EXERCISE DETAILS = Write out the whole listing exactly as it stands.
- - -
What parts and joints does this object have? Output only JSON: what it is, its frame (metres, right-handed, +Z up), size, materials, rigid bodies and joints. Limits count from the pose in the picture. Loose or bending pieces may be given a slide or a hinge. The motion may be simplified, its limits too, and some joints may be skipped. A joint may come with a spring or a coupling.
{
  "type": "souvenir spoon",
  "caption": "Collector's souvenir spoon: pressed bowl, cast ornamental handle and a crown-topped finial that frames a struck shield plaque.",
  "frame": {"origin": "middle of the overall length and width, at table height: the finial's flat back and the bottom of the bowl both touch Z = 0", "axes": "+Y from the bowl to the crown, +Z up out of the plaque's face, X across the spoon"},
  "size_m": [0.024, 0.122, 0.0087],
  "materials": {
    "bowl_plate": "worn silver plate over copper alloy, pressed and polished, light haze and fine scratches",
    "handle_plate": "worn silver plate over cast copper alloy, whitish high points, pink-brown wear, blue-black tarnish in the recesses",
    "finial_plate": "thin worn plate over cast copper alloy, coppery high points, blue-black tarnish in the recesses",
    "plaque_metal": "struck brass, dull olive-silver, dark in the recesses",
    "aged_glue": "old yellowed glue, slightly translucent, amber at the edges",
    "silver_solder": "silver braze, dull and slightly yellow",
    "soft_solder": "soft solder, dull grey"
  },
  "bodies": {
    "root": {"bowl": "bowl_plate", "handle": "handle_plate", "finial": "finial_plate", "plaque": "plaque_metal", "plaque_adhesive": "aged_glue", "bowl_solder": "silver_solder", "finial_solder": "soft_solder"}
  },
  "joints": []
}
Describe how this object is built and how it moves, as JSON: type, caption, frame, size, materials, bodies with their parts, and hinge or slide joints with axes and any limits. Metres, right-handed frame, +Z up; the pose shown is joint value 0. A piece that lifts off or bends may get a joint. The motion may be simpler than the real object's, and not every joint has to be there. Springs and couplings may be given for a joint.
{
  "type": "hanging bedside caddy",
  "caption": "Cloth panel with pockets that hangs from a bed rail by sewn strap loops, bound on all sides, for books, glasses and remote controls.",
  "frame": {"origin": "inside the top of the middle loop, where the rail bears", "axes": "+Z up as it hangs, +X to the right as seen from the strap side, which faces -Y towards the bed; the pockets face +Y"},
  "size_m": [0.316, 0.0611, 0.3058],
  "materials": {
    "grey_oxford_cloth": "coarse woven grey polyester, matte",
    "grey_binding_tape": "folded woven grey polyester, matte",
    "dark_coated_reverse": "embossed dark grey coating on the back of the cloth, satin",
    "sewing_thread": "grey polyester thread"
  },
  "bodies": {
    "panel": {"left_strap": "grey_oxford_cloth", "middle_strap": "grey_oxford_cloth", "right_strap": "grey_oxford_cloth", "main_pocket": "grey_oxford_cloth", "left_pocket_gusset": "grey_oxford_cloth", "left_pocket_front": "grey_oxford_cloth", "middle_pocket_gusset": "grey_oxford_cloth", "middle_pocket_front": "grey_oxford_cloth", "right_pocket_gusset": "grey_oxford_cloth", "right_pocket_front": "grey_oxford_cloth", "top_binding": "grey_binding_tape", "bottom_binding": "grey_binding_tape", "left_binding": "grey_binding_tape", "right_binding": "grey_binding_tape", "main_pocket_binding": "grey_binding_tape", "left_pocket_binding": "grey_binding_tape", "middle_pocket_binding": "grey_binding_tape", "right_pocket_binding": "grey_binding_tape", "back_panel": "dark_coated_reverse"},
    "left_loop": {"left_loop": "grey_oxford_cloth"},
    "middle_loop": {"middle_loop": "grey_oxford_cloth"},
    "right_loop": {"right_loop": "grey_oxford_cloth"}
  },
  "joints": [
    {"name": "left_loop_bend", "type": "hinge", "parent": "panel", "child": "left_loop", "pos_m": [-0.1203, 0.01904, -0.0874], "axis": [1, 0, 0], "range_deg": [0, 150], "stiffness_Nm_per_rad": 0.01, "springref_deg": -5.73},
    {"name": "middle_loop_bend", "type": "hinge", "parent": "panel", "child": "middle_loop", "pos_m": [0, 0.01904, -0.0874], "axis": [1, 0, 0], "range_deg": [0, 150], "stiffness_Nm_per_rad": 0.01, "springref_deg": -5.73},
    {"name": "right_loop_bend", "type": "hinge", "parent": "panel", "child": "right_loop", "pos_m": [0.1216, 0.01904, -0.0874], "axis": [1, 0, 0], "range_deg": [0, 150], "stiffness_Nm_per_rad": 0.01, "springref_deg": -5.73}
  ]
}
- - -
EXERCISE ANSWER =
What parts and joints does this object have? Output only JSON: what it is, its frame (metres, right-handed, +Z up), size, materials, rigid bodies and joints. Limits count from the pose in the picture. Loose or bending pieces may be given a slide or a hinge. The motion may be simplified, its limits too, and some joints may be skipped. A joint may come with a spring or a coupling.
{
  "type": "souvenir spoon",
  "caption": "Collector's souvenir spoon: pressed bowl, cast ornamental handle and a crown-topped finial that frames a struck shield plaque.",
  "frame": {"origin": "middle of the overall length and width, at table height: the finial's flat back and the bottom of the bowl both touch Z = 0", "axes": "+Y from the bowl to the crown, +Z up out of the plaque's face, X across the spoon"},
  "size_m": [0.024, 0.122, 0.0087],
  "materials": {
    "bowl_plate": "worn silver plate over copper alloy, pressed and polished, light haze and fine scratches",
    "handle_plate": "worn silver plate over cast copper alloy, whitish high points, pink-brown wear, blue-black tarnish in the recesses",
    "finial_plate": "thin worn plate over cast copper alloy, coppery high points, blue-black tarnish in the recesses",
    "plaque_metal": "struck brass, dull olive-silver, dark in the recesses",
    "aged_glue": "old yellowed glue, slightly translucent, amber at the edges",
    "silver_solder": "silver braze, dull and slightly yellow",
    "soft_solder": "soft solder, dull grey"
  },
  "bodies": {
    "root": {"bowl": "bowl_plate", "handle": "handle_plate", "finial": "finial_plate", "plaque": "plaque_metal", "plaque_adhesive": "aged_glue", "bowl_solder": "silver_solder", "finial_solder": "soft_solder"}
  },
  "joints": []
}
Describe how this object is built and how it moves, as JSON: type, caption, frame, size, materials, bodies with their parts, and hinge or slide joints with axes and any limits. Metres, right-handed frame, +Z up; the pose shown is joint value 0. A piece that lifts off or bends may get a joint. The motion may be simpler than the real object's, and not every joint has to be there. Springs and couplings may be given for a joint.
{
  "type": "hanging bedside caddy",
  "caption": "Cloth panel with pockets that hangs from a bed rail by sewn strap loops, bound on all sides, for books, glasses and remote controls.",
  "frame": {"origin": "inside the top of the middle loop, where the rail bears", "axes": "+Z up as it hangs, +X to the right as seen from the strap side, which faces -Y towards the bed; the pockets face +Y"},
  "size_m": [0.316, 0.0611, 0.3058],
  "materials": {
    "grey_oxford_cloth": "coarse woven grey polyester, matte",
    "grey_binding_tape": "folded woven grey polyester, matte",
    "dark_coated_reverse": "embossed dark grey coating on the back of the cloth, satin",
    "sewing_thread": "grey polyester thread"
  },
  "bodies": {
    "panel": {"left_strap": "grey_oxford_cloth", "middle_strap": "grey_oxford_cloth", "right_strap": "grey_oxford_cloth", "main_pocket": "grey_oxford_cloth", "left_pocket_gusset": "grey_oxford_cloth", "left_pocket_front": "grey_oxford_cloth", "middle_pocket_gusset": "grey_oxford_cloth", "middle_pocket_front": "grey_oxford_cloth", "right_pocket_gusset": "grey_oxford_cloth", "right_pocket_front": "grey_oxford_cloth", "top_binding": "grey_binding_tape", "bottom_binding": "grey_binding_tape", "left_binding": "grey_binding_tape", "right_binding": "grey_binding_tape", "main_pocket_binding": "grey_binding_tape", "left_pocket_binding": "grey_binding_tape", "middle_pocket_binding": "grey_binding_tape", "right_pocket_binding": "grey_binding_tape", "back_panel": "dark_coated_reverse"},
    "left_loop": {"left_loop": "grey_oxford_cloth"},
    "middle_loop": {"middle_loop": "grey_oxford_cloth"},
    "right_loop": {"right_loop": "grey_oxford_cloth"}
  },
  "joints": [
    {"name": "left_loop_bend", "type": "hinge", "parent": "panel", "child": "left_loop", "pos_m": [-0.1203, 0.01904, -0.0874], "axis": [1, 0, 0], "range_deg": [0, 150], "stiffness_Nm_per_rad": 0.01, "springref_deg": -5.73},
    {"name": "middle_loop_bend", "type": "hinge", "parent": "panel", "child": "middle_loop", "pos_m": [0, 0.01904, -0.0874], "axis": [1, 0, 0], "range_deg": [0, 150], "stiffness_Nm_per_rad": 0.01, "springref_deg": -5.73},
    {"name": "right_loop_bend", "type": "hinge", "parent": "panel", "child": "right_loop", "pos_m": [0.1216, 0.01904, -0.0874], "axis": [1, 0, 0], "range_deg": [0, 150], "stiffness_Nm_per_rad": 0.01, "springref_deg": -5.73}
  ]
}